The penalty for drifting is equally real. BlackBerry held 50% US market share. Then they stopped listening to how smartphones were being used and defended assumptions instead of updating them. Three years later: under 5% global share. Nike eliminated 70% of its category experts in favor of data analytics and watched digital sales fall 26% year-over-year in Q4 2024. Andrew Mason, Groupon’s founder, was fired and wrote his own dismissal letter. In it, he said he wished he had “had the courage to start with the customer.”
The Structural Trap
Here is what makes this hard: none of the drift is malicious. Nobody decides to stop listening. The mechanism is structural.
Customer success teams are hired to “scale relationships.” Sales layers are added to “grow efficiently.” Product managers are hired to “synthesize feedback.” Each addition is described as a way to get closer to customers. Each one inserts distance. The founder who once took support calls at 3 AM now receives a weekly digest of aggregated feedback themes. The signal has been processed into something manageable, and in that processing it has been stripped of everything that was actually useful.
Brett Kopf, who grew Remind to 35 million users, said it directly: “I didn’t talk to my customers enough. I couldn’t truly say who they were.” He is not describing a crisis moment. He is describing a default mode that felt normal.
Ivan Zhao at Notion receives a personal phone notification every time a support request comes in. At 100 million users and a $10 billion valuation. He keeps the notifications. More: when a feature ships that a customer requested, Notion personally notifies that customer. “Hey, remember you asked for this a year ago?

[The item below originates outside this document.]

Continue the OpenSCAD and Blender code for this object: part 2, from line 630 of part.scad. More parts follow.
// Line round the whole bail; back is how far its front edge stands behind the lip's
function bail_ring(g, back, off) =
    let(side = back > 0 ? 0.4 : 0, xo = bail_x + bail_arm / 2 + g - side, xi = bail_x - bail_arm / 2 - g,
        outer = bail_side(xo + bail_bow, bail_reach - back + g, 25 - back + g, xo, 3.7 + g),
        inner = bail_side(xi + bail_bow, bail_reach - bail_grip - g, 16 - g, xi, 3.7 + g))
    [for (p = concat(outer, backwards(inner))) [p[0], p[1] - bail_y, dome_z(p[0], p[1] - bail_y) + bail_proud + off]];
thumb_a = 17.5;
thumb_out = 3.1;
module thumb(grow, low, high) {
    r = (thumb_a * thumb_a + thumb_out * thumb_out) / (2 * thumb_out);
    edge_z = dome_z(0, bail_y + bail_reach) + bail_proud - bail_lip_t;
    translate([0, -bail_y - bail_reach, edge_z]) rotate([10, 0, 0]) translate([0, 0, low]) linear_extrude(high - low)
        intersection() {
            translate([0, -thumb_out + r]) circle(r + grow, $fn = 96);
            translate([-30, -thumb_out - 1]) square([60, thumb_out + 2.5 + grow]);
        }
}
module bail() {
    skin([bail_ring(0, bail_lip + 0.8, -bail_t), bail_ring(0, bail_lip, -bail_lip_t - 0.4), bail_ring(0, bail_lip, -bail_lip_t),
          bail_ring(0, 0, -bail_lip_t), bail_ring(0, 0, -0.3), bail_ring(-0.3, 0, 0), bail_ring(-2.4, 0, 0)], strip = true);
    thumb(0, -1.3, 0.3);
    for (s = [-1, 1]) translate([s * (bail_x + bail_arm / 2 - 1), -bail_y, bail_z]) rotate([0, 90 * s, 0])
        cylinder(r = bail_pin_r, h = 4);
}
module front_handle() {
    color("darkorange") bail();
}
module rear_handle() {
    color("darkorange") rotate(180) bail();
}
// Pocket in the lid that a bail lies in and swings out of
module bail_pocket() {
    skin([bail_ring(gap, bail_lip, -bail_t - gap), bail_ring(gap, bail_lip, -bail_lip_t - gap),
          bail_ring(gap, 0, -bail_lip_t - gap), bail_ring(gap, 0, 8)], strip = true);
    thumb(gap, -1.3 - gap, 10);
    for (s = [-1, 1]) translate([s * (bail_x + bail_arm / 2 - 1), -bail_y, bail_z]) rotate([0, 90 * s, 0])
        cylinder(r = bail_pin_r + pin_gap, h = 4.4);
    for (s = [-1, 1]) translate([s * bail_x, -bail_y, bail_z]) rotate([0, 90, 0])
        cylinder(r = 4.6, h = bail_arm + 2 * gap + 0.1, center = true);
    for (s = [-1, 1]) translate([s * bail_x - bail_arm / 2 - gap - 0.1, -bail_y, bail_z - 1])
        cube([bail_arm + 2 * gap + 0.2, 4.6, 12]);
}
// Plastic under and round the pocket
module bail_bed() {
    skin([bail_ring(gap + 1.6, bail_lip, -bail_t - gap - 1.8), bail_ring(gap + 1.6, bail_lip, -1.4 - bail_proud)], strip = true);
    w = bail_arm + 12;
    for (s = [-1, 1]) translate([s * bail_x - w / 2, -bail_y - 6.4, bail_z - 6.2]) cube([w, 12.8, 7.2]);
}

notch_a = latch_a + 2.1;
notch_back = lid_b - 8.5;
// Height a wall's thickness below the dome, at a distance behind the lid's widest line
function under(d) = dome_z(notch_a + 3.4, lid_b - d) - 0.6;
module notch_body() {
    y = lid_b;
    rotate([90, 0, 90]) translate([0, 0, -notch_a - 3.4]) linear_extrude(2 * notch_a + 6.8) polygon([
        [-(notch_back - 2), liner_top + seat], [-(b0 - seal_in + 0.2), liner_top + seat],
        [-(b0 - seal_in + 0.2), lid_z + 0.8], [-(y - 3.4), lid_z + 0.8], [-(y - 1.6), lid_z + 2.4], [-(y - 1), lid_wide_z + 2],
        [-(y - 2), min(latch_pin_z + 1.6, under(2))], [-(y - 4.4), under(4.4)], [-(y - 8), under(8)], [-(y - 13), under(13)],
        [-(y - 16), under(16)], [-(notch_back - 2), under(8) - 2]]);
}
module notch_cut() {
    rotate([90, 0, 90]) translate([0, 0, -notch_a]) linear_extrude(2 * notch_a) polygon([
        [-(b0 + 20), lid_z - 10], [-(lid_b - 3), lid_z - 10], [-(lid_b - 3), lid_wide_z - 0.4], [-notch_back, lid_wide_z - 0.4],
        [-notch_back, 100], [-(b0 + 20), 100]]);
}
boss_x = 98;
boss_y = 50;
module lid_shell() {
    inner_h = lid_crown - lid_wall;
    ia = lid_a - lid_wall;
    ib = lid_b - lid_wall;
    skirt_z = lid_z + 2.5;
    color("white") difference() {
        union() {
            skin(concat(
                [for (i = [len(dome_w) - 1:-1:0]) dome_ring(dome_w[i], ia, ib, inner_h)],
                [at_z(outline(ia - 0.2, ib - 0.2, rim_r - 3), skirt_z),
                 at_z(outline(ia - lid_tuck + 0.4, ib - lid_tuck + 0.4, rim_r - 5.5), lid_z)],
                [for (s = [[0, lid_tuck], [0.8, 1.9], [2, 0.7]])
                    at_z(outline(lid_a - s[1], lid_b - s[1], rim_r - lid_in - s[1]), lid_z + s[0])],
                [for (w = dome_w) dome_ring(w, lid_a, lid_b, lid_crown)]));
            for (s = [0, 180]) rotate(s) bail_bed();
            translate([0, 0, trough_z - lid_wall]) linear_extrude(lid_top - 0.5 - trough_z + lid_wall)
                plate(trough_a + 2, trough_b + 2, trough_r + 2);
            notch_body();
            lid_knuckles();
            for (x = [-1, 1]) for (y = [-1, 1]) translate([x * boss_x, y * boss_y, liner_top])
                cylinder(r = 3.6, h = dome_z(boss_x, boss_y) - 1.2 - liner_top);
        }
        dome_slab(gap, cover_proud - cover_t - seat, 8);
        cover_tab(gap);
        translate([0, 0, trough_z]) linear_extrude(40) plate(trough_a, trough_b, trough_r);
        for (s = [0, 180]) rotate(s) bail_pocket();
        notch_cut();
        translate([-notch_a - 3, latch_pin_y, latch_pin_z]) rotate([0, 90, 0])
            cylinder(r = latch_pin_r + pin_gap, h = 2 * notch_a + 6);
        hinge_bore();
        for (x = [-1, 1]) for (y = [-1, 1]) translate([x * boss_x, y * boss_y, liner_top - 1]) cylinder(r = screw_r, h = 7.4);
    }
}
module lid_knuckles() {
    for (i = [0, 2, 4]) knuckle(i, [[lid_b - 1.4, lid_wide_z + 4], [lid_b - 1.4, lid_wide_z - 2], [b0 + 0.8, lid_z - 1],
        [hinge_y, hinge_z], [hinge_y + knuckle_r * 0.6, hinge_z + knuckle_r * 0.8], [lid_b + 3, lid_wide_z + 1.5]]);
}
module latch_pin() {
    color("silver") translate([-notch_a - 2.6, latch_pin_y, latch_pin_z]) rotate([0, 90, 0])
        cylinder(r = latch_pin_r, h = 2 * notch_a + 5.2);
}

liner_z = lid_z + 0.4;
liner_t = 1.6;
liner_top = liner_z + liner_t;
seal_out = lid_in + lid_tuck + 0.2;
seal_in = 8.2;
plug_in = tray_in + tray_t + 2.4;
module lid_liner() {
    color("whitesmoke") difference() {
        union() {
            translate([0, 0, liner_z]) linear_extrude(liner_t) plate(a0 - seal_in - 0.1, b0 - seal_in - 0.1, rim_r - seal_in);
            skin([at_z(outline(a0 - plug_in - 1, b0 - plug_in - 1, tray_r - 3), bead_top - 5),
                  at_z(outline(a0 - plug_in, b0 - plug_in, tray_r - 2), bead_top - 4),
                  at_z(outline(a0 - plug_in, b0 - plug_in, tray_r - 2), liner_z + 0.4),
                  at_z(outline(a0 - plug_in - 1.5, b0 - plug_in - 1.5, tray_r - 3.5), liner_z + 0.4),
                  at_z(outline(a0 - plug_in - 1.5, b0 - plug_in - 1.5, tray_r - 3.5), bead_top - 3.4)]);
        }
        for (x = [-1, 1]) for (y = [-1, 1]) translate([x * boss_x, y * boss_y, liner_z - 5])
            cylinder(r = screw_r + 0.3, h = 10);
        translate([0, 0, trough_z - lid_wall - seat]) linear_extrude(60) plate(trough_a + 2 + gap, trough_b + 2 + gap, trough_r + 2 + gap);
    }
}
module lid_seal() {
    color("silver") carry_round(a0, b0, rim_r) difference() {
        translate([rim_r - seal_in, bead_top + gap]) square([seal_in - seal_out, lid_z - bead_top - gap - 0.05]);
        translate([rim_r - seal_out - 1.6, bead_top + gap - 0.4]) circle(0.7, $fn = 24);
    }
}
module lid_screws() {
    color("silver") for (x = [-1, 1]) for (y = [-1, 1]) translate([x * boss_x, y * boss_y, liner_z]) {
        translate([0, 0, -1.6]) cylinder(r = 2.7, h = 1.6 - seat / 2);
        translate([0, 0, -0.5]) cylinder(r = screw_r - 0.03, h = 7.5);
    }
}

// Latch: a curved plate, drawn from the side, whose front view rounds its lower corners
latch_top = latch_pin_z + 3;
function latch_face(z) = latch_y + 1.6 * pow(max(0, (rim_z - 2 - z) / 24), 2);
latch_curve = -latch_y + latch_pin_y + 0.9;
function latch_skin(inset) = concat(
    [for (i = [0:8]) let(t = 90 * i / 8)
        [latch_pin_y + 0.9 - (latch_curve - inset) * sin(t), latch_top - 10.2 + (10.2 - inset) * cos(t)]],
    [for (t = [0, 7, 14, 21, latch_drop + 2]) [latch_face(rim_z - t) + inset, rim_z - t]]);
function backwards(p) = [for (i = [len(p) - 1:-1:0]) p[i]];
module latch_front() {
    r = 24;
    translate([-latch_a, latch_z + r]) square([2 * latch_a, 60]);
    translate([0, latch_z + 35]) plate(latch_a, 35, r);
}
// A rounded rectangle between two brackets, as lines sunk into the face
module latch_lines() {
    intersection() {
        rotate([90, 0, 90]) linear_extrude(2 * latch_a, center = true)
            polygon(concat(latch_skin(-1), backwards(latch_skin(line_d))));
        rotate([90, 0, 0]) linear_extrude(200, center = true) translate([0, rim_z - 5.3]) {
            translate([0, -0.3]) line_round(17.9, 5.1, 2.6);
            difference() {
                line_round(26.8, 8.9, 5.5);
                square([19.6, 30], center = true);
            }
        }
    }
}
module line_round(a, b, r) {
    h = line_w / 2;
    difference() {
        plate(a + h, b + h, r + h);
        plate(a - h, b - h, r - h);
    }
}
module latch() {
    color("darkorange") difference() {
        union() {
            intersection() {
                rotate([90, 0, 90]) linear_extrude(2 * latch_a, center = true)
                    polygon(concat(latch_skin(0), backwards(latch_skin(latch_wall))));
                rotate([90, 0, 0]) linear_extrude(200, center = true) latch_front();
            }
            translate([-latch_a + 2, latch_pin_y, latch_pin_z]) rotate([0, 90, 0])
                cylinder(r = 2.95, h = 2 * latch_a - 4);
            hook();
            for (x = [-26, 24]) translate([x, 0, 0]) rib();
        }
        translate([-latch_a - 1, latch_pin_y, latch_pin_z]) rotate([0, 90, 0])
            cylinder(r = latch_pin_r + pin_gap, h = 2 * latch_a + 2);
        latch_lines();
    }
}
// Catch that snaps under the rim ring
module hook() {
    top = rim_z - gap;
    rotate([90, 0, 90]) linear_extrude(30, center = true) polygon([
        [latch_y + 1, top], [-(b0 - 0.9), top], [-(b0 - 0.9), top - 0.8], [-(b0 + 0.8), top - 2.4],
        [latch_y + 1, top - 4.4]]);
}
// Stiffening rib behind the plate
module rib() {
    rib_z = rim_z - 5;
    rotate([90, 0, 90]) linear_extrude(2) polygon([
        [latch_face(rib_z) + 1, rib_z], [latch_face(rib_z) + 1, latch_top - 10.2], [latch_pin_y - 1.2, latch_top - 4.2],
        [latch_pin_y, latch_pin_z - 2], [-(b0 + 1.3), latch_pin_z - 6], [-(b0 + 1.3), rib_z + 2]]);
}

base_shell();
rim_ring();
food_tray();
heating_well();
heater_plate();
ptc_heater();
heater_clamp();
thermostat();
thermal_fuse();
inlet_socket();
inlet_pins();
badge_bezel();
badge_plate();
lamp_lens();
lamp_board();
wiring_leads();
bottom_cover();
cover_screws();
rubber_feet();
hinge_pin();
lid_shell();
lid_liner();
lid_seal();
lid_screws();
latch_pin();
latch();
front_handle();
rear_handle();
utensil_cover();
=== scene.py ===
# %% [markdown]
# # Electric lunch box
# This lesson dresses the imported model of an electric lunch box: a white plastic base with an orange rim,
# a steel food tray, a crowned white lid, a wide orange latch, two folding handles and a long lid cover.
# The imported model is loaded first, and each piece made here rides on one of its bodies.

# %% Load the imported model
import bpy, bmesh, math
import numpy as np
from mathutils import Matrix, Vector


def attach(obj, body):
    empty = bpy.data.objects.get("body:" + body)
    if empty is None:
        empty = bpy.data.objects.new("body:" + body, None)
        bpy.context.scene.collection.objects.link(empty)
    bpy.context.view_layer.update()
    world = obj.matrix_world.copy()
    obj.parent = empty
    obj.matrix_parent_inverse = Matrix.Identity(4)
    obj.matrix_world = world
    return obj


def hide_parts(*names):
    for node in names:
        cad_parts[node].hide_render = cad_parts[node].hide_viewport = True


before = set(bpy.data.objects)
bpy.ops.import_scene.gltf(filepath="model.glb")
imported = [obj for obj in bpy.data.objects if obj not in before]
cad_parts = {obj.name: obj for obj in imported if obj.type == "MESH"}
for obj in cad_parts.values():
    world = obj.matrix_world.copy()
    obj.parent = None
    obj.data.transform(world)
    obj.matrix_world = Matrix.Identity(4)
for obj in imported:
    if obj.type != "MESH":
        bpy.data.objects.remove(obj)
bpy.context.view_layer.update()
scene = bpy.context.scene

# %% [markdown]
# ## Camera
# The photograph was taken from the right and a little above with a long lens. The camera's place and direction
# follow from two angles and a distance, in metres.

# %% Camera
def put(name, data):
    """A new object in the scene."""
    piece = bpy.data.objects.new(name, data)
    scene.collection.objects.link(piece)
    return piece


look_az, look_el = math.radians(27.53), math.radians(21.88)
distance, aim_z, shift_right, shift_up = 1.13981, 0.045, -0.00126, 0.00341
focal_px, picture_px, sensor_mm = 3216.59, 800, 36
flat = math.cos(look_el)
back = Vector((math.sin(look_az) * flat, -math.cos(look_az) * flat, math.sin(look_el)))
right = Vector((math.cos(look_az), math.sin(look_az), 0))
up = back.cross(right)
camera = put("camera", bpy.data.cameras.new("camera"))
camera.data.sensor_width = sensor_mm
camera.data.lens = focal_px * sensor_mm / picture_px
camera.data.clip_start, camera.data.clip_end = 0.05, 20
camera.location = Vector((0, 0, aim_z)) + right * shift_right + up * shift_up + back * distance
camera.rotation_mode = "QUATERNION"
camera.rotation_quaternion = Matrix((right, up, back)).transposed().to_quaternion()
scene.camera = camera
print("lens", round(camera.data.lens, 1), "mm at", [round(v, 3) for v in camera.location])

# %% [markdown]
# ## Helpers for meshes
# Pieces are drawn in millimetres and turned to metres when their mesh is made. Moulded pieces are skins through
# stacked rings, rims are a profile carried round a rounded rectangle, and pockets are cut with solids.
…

Now we released it.” Zhao’s observation about this practice: “No software company does this.”
The companies that fight the drift do not do it by accident. They build structural countermeasures: Bezos’s empty chair at every meeting, Chesky’s personal weekly reviews, Zhao’s notification system. The countermeasures exist because the drift is the default.
What Founders Forget After the Raise
Y Combinator’s top-of-mind advice across 4,000+ funded companies: write code and talk to users. The repetition of that advice is itself the evidence. If founders naturally kept talking to customers, YC would not need to keep saying it.
After a raise, the pull away from customers accelerates. There are new board members who want strategy, not customer call summaries. There are new hires who are supposed to “own” customer relationships. There are dashboards. There are metrics. The founder’s calendar fills with internal meetings, and somewhere in that filling, the customer conversations become something to delegate.
Jason Lemkin puts it plainly: the amount of time a CEO spends in direct customer conversations never goes down as the company scales. Not at $10M ARR, not at $100M ARR, not at $200M ARR. The role changes but the contact does not. The fact that Lemkin has a large audience for this argument tells you that the default behavior is the opposite.
Rahul Vohra at Superhuman built customer contact into a weekly scoring system. By asking users whether they would be “very disappointed” if they could no longer use the product, tracking the score weekly, and using customer conversations to move the number, Superhuman went from 22% to 58% on the Sean Ellis threshold that separates companies that grow easily from companies that struggle. Product-market fit, he concluded, is not discovered once. It requires continuous active maintenance.
The Research
I went deep on this with 32 sources spanning academic research, founder interviews, industry surveys, and documented corporate failures. The full analysis, with the data visualized as a live network that degrades in real time as organizational layers build up between founder and customer, is here:
Read the full research: The Customer Drift
The visual is worth opening. It shows exactly what happens to the founder-customer connection as a company adds layers. The network does not break dramatically. It just slowly goes dark.
The 80/8 gap is not an outlier. It is the median. Most companies have lost meaningful contact with the people they are building for, and the leaders of those companies do not know it because the feedback they receive has already passed through too many layers to reflect reality.
The question worth asking in your next product review: when did you last talk to a customer who was not on a formal success call, not in a focus group, not filtered through a PM’s synthesis? If the answer is not this week, the drift has already started.